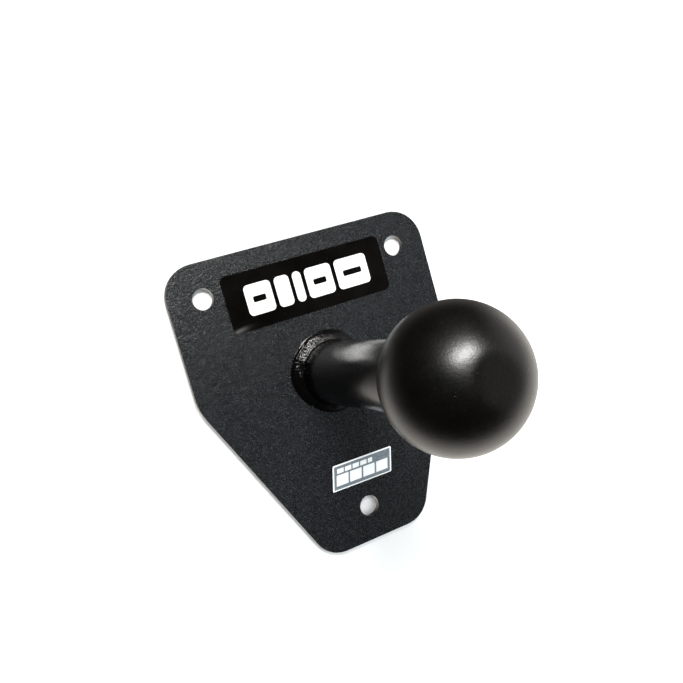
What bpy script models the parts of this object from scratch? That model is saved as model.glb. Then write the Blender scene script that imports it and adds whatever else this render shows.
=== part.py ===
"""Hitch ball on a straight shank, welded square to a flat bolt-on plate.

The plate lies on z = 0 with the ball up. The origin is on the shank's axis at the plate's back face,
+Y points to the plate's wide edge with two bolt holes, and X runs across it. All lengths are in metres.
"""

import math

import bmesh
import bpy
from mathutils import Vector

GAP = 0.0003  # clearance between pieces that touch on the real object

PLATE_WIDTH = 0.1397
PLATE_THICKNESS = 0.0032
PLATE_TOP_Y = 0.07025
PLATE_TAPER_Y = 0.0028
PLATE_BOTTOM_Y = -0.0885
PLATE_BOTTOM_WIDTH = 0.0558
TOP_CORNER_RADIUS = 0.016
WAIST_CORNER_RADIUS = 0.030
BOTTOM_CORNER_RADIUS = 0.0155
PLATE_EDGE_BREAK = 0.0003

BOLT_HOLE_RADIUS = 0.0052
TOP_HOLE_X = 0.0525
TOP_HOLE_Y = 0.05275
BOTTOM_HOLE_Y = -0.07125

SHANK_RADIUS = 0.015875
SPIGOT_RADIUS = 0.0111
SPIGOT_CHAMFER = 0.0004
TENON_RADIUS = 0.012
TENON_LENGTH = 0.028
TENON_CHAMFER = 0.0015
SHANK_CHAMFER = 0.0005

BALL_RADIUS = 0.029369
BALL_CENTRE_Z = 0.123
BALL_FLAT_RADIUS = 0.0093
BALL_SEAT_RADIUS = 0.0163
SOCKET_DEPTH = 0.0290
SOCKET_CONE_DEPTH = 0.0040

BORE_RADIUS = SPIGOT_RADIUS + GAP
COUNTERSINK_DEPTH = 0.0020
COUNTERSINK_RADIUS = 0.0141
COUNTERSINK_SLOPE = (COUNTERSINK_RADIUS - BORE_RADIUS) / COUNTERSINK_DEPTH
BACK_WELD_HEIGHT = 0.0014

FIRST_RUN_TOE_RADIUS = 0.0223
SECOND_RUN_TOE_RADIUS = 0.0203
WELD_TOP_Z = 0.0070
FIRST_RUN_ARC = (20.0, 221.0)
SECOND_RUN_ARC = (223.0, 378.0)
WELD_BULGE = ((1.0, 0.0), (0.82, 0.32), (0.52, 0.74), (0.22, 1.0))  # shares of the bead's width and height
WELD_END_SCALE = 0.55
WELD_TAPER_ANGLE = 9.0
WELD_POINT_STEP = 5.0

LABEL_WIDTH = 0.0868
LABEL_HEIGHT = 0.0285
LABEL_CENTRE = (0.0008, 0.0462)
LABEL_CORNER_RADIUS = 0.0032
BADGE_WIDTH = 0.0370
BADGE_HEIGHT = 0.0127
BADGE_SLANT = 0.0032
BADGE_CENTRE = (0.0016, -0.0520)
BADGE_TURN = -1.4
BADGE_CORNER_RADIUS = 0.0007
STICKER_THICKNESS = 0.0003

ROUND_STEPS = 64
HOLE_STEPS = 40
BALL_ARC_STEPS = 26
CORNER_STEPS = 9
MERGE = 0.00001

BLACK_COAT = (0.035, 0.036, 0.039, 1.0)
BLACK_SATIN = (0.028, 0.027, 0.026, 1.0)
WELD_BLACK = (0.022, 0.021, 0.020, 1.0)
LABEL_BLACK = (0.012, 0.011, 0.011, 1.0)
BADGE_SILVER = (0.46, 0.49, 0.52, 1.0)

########

Exercise brief
Beginning at the first line above, repeat exactly until the line containing "SOCKET_CONE_DEPTH = 0.0040", which is included.

Finished answer
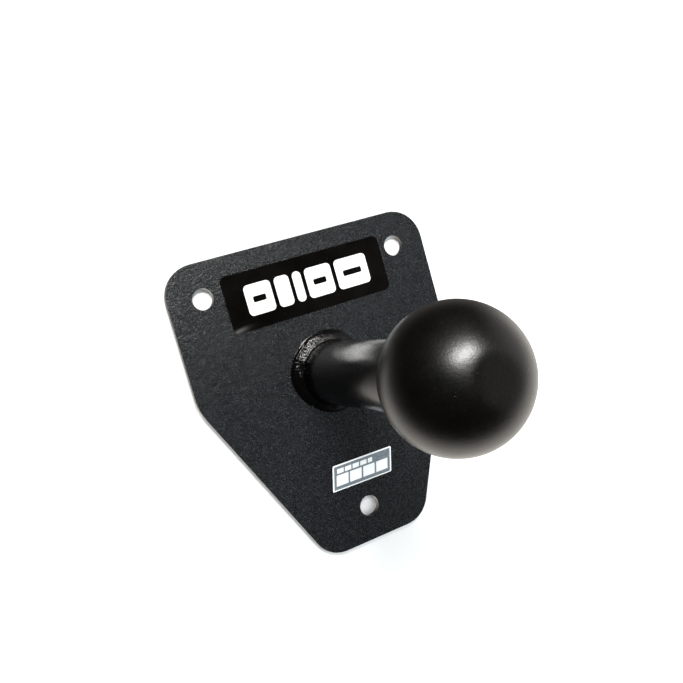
What bpy script models the parts of this object from scratch? That model is saved as model.glb. Then write the Blender scene script that imports it and adds whatever else this render shows.
=== part.py ===
"""Hitch ball on a straight shank, welded square to a flat bolt-on plate.

The plate lies on z = 0 with the ball up. The origin is on the shank's axis at the plate's back face,
+Y points to the plate's wide edge with two bolt holes, and X runs across it. All lengths are in metres.
"""

import math

import bmesh
import bpy
from mathutils import Vector

GAP = 0.0003  # clearance between pieces that touch on the real object

PLATE_WIDTH = 0.1397
PLATE_THICKNESS = 0.0032
PLATE_TOP_Y = 0.07025
PLATE_TAPER_Y = 0.0028
PLATE_BOTTOM_Y = -0.0885
PLATE_BOTTOM_WIDTH = 0.0558
TOP_CORNER_RADIUS = 0.016
WAIST_CORNER_RADIUS = 0.030
BOTTOM_CORNER_RADIUS = 0.0155
PLATE_EDGE_BREAK = 0.0003

BOLT_HOLE_RADIUS = 0.0052
TOP_HOLE_X = 0.0525
TOP_HOLE_Y = 0.05275
BOTTOM_HOLE_Y = -0.07125

SHANK_RADIUS = 0.015875
SPIGOT_RADIUS = 0.0111
SPIGOT_CHAMFER = 0.0004
TENON_RADIUS = 0.012
TENON_LENGTH = 0.028
TENON_CHAMFER = 0.0015
SHANK_CHAMFER = 0.0005

BALL_RADIUS = 0.029369
BALL_CENTRE_Z = 0.123
BALL_FLAT_RADIUS = 0.0093
BALL_SEAT_RADIUS = 0.0163
SOCKET_DEPTH = 0.0290
SOCKET_CONE_DEPTH = 0.0040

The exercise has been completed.